Given that the “turbo” part of a modern jet engine is really just a way to apply torque to a driveshaft, if we’re going to start with electricity, it’s lot more efficient to couple the electricity directly to a motor on the shaft than it would be to use the electricity to heat some air to impinge on a turbine that then turns the shaft.

[DorkVader]

This may be a bit off topic, if so I apologize.
My understanding is that a typical aviation tubofan/turbine engine runs pretty close to failure point, meaning, speed temperature etc are all close to mechanical failure of the materials (I should note, I don’t know this to be true, but I’ve gotten this idea somewhere)
If we take combustion part out and couple an electric motor directly to the fan, how does that change the failure mode, does it change the failure mode? Could you run the fan some number of revolutions/minute faster without the heat from combustion in the mix for example?

[LSLGuy]

Answering the sorta-hijack since the whole thread’s topic has already spread a bunch …

Things run not so much “close to failure point”, but rather “as close as we can engineer them to last the specified lifetime under the stress they face. Which lifetime is multiple years, not minutes.”

The nature of both RPM and of heat stress is that the consequences of exceeding the safe limits are non-linear. The stress on a rotating part goes up at the square of the RPM. A part that will live happily for years at 1500C may begin to soften at 1700C and may fail catastrophically at 1800C. So running at redline may be fine for years, while the lifespan at redline+10% may be minutes or seconds. Naturally the “redlines” are set back a little to allow for calibration errors, tolerance stacking, degradation over the parts’ lifetimes, etc. And true redline power is actually only rarely used; most of the time we’re backed off 5 to 10 to 30% both for needs of the mission and for improved engine longevity.

So an image of a cartoon machine shaking on its foundation with little bursts of steam coming from rattling random pipe joints is inappropriate. Instead think of a machine producing prodigious amounts of power while humming along nicely at a pace it can sustain for years. But doing so only by dint of great expense in the science and engineering behind it, the materials used, the precision of manufacturing, diligent care in operation, the thoroughness of real-time health monitoring, and the (occasional) quality of maintenance.

For darn sure if you removed the fire and added an electric motor, what’s left hardly deserves to be called a “jet engine” or a “turbofan”. A lot of failure modes, and expense do get left out. You’re 100% right about that.

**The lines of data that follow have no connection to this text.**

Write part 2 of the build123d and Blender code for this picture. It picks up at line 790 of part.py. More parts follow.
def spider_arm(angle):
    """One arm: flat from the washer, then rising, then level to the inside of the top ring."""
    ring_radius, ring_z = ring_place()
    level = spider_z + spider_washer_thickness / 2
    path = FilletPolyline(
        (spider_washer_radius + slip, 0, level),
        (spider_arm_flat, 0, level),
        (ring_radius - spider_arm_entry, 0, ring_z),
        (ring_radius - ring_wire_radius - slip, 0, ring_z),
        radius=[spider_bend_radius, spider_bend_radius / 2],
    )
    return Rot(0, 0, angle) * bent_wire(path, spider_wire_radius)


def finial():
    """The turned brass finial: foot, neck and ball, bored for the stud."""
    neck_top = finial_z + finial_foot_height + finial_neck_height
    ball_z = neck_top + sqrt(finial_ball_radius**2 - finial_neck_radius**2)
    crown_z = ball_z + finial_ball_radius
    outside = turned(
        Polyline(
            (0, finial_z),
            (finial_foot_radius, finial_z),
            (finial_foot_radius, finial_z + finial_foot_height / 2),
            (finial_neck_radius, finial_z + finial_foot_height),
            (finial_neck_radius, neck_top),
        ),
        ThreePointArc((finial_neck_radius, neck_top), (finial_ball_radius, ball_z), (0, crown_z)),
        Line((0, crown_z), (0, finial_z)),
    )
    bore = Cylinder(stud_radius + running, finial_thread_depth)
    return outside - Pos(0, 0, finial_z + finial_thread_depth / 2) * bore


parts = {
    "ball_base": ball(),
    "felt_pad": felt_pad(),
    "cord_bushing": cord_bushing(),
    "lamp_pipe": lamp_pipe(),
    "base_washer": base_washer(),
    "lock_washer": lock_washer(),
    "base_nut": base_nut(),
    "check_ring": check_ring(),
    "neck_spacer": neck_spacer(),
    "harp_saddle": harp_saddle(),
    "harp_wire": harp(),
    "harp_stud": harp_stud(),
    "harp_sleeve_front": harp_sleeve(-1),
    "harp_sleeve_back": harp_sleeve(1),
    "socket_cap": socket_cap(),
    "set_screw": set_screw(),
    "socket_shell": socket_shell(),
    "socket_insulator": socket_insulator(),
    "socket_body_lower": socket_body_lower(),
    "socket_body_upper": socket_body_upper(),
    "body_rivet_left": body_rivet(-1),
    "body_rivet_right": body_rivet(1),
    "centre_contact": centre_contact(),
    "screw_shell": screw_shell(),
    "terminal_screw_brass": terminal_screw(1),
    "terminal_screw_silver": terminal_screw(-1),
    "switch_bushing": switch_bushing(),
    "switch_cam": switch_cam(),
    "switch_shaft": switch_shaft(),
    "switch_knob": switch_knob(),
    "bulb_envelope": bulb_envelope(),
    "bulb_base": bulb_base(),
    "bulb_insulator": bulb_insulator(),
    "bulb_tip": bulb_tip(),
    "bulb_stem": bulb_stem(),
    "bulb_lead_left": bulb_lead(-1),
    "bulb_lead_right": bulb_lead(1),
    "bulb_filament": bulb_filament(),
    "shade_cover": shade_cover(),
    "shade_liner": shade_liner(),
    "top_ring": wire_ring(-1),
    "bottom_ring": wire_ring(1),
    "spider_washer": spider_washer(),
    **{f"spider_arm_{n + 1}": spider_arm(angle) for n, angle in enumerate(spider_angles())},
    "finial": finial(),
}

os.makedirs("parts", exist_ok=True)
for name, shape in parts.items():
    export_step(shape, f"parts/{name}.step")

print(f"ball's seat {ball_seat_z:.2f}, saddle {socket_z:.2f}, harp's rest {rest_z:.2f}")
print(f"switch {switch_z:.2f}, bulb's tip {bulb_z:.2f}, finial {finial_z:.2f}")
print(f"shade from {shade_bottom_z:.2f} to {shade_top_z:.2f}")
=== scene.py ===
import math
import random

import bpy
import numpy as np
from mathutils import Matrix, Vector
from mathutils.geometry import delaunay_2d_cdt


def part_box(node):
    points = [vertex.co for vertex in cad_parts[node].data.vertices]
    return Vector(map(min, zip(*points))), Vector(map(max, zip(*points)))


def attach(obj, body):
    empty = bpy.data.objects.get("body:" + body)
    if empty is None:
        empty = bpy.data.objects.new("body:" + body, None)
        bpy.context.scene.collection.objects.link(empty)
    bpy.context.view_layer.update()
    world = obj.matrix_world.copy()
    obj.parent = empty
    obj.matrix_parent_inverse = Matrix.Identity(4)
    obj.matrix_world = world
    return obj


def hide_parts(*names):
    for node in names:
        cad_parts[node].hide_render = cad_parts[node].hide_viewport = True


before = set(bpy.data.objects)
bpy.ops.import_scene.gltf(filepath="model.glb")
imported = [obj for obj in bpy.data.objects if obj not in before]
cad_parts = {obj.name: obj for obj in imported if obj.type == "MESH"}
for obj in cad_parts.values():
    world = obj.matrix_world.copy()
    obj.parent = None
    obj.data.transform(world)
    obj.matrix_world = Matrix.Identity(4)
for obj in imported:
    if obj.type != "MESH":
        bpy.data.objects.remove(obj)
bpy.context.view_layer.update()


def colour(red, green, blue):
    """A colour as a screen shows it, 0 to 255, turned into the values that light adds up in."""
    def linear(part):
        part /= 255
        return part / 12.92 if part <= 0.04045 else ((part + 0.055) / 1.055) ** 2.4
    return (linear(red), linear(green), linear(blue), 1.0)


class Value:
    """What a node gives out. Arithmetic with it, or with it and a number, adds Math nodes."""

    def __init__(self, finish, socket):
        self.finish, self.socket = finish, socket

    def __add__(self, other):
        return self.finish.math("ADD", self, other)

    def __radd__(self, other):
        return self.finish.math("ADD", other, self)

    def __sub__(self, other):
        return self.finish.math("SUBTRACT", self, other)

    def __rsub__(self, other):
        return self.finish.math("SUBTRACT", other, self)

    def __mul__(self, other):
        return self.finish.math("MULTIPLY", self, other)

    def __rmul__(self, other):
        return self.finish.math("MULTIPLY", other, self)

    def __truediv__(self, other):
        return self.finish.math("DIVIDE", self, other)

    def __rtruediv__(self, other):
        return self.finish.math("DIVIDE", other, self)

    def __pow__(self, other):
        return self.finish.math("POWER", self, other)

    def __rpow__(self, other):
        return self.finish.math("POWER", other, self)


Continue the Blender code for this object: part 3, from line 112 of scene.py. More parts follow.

The remaining parts in common, namely the fan and shaft, won’t necessarily be much changed. Then again, like everything in aerospace, they’re already designed to that same sharp edge of maximum performance per weight, size, and durability.

You’re not going to be able to, e.g., bump the fan RPM by 10% without redesign. Because if you could bump the RPM by 10% without redesign, that meant either a) you could have run the conventional with-fire engine that 10% faster, or b) you goofed and overbuilt the fan with 10% more durable capacity than you were using in the with-fire engine.

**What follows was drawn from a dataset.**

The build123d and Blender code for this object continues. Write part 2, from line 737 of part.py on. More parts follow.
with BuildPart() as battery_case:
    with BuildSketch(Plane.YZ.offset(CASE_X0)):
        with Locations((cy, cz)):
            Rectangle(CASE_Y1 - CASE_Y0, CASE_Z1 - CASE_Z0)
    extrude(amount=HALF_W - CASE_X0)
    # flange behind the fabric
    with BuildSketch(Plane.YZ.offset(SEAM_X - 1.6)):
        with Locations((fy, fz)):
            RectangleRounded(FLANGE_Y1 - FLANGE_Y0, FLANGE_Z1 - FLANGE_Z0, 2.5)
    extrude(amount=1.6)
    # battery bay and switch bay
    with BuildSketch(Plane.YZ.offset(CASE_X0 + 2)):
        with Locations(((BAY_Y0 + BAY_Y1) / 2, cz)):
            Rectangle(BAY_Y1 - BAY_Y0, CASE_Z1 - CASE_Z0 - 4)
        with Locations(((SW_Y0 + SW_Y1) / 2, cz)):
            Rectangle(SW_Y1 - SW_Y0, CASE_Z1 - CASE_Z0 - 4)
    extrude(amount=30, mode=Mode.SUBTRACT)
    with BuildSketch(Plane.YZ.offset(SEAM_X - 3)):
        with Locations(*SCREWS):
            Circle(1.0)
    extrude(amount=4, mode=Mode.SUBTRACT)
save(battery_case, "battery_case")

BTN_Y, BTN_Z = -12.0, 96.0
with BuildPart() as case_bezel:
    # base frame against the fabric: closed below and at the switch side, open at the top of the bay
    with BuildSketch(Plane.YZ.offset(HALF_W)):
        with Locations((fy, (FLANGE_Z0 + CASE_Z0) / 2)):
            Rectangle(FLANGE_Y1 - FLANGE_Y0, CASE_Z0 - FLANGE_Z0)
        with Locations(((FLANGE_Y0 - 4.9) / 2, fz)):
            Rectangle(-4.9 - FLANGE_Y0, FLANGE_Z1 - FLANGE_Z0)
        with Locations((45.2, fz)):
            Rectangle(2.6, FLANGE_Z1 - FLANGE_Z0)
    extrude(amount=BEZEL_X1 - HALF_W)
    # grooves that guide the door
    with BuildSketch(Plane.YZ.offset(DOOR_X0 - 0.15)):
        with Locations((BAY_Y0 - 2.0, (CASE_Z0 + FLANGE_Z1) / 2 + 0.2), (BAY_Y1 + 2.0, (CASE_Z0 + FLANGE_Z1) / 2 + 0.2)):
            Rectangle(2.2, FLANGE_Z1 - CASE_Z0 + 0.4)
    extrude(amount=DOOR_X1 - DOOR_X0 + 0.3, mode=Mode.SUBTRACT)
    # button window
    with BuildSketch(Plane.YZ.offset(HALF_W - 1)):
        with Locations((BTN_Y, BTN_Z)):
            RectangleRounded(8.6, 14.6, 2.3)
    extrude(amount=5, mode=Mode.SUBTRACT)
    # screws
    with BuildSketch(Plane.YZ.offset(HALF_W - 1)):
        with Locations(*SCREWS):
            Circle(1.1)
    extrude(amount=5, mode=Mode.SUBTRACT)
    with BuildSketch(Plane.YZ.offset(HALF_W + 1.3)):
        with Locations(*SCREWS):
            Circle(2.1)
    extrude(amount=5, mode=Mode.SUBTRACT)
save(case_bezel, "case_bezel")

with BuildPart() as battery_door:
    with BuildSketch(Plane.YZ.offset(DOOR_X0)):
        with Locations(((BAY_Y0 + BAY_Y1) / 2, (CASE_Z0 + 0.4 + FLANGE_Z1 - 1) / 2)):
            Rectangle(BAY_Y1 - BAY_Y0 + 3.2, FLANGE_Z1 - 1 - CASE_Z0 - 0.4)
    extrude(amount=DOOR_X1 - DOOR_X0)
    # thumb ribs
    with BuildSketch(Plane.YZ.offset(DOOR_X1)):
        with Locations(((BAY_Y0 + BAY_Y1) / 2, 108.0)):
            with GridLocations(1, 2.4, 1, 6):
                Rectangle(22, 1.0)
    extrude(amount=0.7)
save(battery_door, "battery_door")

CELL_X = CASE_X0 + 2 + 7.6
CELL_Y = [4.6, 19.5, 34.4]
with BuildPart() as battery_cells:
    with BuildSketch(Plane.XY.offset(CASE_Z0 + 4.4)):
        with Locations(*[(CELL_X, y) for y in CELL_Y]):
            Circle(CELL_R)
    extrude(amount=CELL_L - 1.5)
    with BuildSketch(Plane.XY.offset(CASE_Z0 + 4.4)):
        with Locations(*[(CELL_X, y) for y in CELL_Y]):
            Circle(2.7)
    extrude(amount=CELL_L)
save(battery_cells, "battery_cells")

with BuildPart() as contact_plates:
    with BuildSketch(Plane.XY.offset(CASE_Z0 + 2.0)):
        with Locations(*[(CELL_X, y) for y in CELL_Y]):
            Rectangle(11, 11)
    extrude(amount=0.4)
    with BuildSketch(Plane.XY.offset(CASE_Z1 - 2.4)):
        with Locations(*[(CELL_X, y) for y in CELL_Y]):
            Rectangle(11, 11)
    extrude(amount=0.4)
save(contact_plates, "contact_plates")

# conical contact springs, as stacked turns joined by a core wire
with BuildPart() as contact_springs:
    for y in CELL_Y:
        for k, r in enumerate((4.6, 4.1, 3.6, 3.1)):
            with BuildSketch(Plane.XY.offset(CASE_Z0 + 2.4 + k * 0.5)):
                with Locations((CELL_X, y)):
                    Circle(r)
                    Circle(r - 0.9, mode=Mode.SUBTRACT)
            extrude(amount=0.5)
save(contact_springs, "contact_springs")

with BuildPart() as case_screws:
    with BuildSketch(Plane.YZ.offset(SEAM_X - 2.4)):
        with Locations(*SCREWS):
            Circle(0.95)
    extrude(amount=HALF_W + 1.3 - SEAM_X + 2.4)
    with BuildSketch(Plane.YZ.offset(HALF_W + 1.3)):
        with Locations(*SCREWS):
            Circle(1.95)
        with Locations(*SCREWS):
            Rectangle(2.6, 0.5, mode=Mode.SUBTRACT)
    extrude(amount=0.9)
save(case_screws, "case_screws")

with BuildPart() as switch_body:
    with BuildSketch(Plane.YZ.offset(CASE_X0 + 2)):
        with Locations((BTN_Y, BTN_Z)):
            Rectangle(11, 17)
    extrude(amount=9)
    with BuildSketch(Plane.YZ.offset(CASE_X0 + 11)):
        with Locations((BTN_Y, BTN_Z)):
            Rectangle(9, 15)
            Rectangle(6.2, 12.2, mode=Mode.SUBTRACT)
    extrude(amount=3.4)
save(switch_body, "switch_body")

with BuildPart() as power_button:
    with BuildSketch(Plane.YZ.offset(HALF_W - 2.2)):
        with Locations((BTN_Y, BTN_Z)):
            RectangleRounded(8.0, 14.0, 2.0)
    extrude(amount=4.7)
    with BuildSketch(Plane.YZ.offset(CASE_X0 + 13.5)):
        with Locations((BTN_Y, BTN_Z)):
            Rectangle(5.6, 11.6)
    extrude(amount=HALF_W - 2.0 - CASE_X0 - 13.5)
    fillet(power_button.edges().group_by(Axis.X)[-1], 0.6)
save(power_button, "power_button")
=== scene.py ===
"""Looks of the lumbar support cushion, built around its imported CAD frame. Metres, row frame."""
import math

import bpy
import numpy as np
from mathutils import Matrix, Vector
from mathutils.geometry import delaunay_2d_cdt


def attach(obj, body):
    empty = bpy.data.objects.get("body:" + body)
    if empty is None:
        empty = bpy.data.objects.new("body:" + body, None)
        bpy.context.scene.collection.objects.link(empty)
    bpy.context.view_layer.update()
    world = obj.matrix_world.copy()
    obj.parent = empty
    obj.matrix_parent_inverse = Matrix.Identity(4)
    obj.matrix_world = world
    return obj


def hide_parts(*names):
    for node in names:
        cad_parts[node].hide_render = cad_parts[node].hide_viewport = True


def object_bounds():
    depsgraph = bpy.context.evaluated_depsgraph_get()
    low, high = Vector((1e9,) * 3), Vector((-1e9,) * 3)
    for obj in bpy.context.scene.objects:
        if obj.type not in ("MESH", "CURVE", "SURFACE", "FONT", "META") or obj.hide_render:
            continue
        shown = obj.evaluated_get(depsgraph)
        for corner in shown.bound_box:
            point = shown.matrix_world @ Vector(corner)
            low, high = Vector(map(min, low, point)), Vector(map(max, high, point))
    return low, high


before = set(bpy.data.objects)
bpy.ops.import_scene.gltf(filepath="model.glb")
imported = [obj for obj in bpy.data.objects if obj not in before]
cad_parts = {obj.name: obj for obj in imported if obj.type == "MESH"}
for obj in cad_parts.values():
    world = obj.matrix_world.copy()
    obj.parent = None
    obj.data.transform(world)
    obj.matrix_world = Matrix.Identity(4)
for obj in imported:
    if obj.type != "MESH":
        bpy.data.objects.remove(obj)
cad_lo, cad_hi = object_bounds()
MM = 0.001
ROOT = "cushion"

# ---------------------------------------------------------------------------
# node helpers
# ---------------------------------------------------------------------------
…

Now when you remove the fire and add an electric motor you also add in all the failure modes of the motor itself and whatever other new gizmos power and control the motor. All those things are fairly new, at least new to aerospace. So all those failures need the be designed for and around. And mitigations put in place.

Monster electric motors are not new. But the engineers are trying to take locomotive- or ship- scaled motors and make them (comparatively) small and light. That means extreme power densities. Which brings heat rejection issues and another dozen challenges I personally know nothing about.

Once the kinks are worked out there’s every reason to expect electric airplane powerplants to be orders of magnitude more reliable. But there will be kinks to work out, despite the best of 21st Century engineering. It’s a fast-moving field right now and the frontier of best practice is moving rapidly.

[md-2000]

LSLGuy:

The nature of both RPM and of heat stress is that the consequences of exceeding the safe limits are non-linear. The stress on a rotating part goes up at the square of the RPM. A part that will live happily for years at 1500C may begin to soften at 1700C and may fail catastrophically at 1800C.

I recall reading (maybe the memoirs of the pilot who defected with a Foxbat) that the Americans were monitoring Soviet aircraft over the middle east and tracked one aircraft going almost Mach 3 for a short stretch. The Americans though “OMG, the Soviets have aircraft that can go Mach 3!!” What they didn’t know was that after pushing that limit, when the jet returned to base they had to replace the engine.